>> Start Data for this task
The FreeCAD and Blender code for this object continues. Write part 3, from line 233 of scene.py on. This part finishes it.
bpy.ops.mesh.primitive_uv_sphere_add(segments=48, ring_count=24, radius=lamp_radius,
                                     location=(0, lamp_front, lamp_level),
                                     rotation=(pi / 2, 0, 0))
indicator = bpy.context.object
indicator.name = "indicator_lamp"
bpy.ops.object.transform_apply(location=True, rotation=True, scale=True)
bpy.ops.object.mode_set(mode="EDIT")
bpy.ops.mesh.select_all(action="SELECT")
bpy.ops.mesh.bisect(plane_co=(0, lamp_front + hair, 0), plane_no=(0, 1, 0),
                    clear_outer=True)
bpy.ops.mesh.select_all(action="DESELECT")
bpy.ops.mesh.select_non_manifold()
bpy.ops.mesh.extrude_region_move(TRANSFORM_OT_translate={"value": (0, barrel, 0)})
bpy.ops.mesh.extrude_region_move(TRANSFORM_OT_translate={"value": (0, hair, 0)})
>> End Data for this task
>> Start Data for this task
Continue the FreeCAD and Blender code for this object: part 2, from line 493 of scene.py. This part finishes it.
>> End Data for this task
>> Start Data for this task
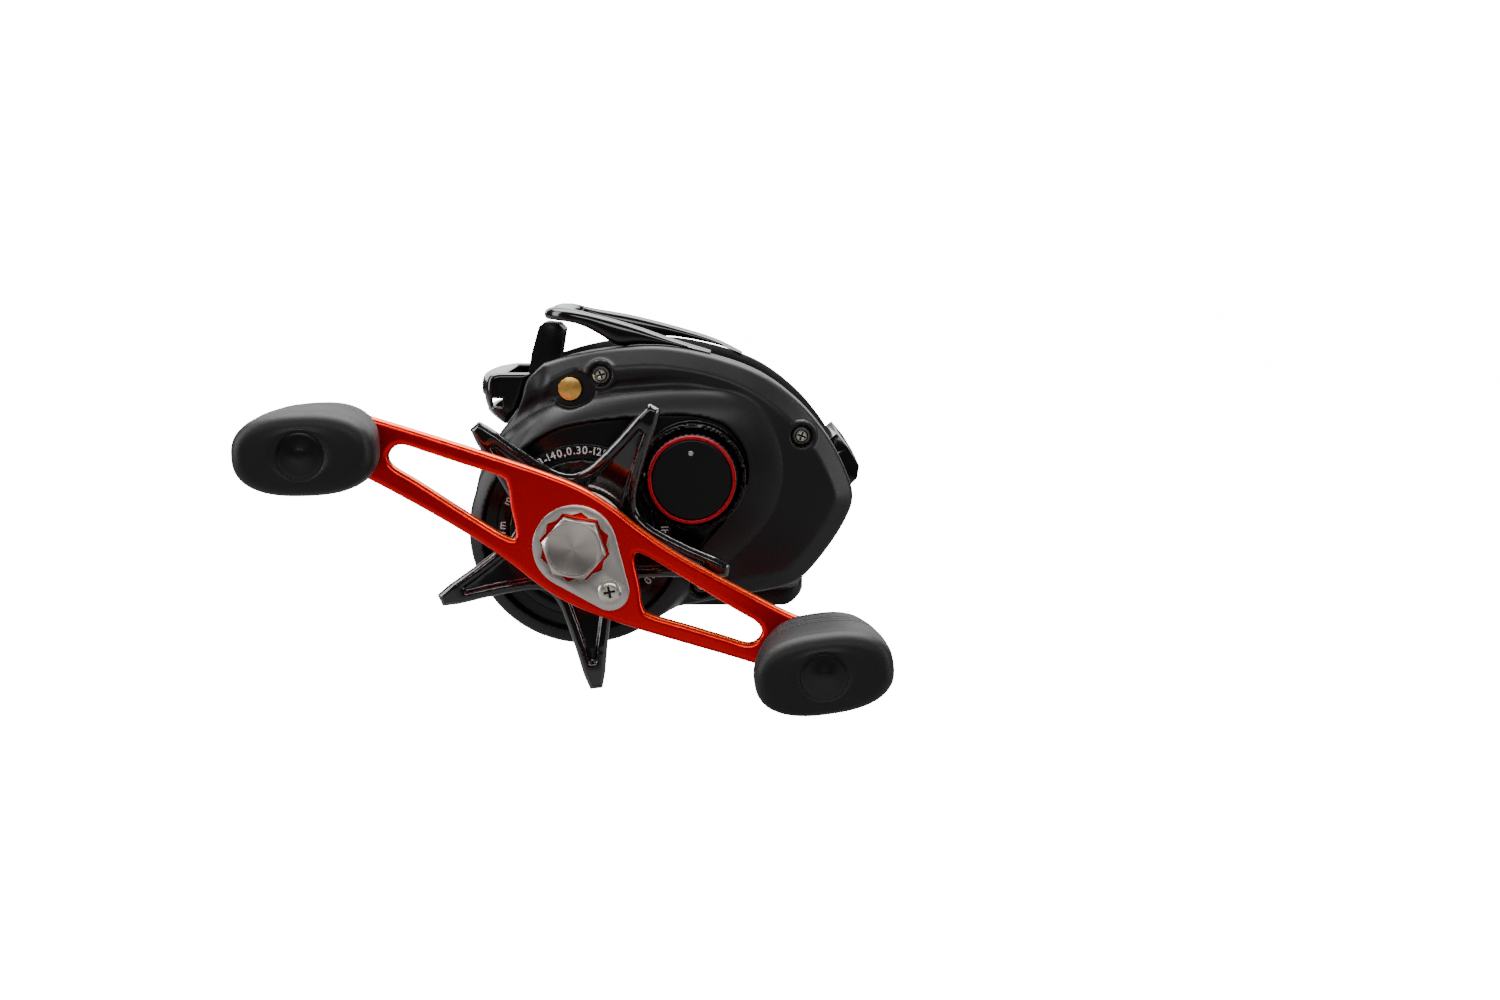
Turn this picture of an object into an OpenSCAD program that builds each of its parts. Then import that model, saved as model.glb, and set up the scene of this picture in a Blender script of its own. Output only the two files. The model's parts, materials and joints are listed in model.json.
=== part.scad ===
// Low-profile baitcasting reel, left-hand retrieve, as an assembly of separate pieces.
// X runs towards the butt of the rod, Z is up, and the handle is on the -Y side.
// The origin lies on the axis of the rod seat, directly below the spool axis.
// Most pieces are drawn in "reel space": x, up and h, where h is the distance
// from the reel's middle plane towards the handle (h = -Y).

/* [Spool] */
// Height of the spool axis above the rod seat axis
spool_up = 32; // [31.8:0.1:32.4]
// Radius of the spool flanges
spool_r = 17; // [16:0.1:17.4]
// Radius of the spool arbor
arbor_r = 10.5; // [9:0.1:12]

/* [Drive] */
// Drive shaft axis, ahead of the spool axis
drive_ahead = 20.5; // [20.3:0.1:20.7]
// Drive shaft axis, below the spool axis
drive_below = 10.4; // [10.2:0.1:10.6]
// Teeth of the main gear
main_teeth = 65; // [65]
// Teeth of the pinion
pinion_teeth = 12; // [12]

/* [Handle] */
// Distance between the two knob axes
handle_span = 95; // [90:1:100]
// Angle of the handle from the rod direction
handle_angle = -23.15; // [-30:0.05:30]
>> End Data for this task
▶ **What to produce**:
Locate the lines above that contain "finishes" and copy them.

▶ **Task response**:
The FreeCAD and Blender code for this object continues. Write part 3, from line 233 of scene.py on. This part finishes it.
Continue the FreeCAD and Blender code for this object: part 2, from line 493 of scene.py. This part finishes it.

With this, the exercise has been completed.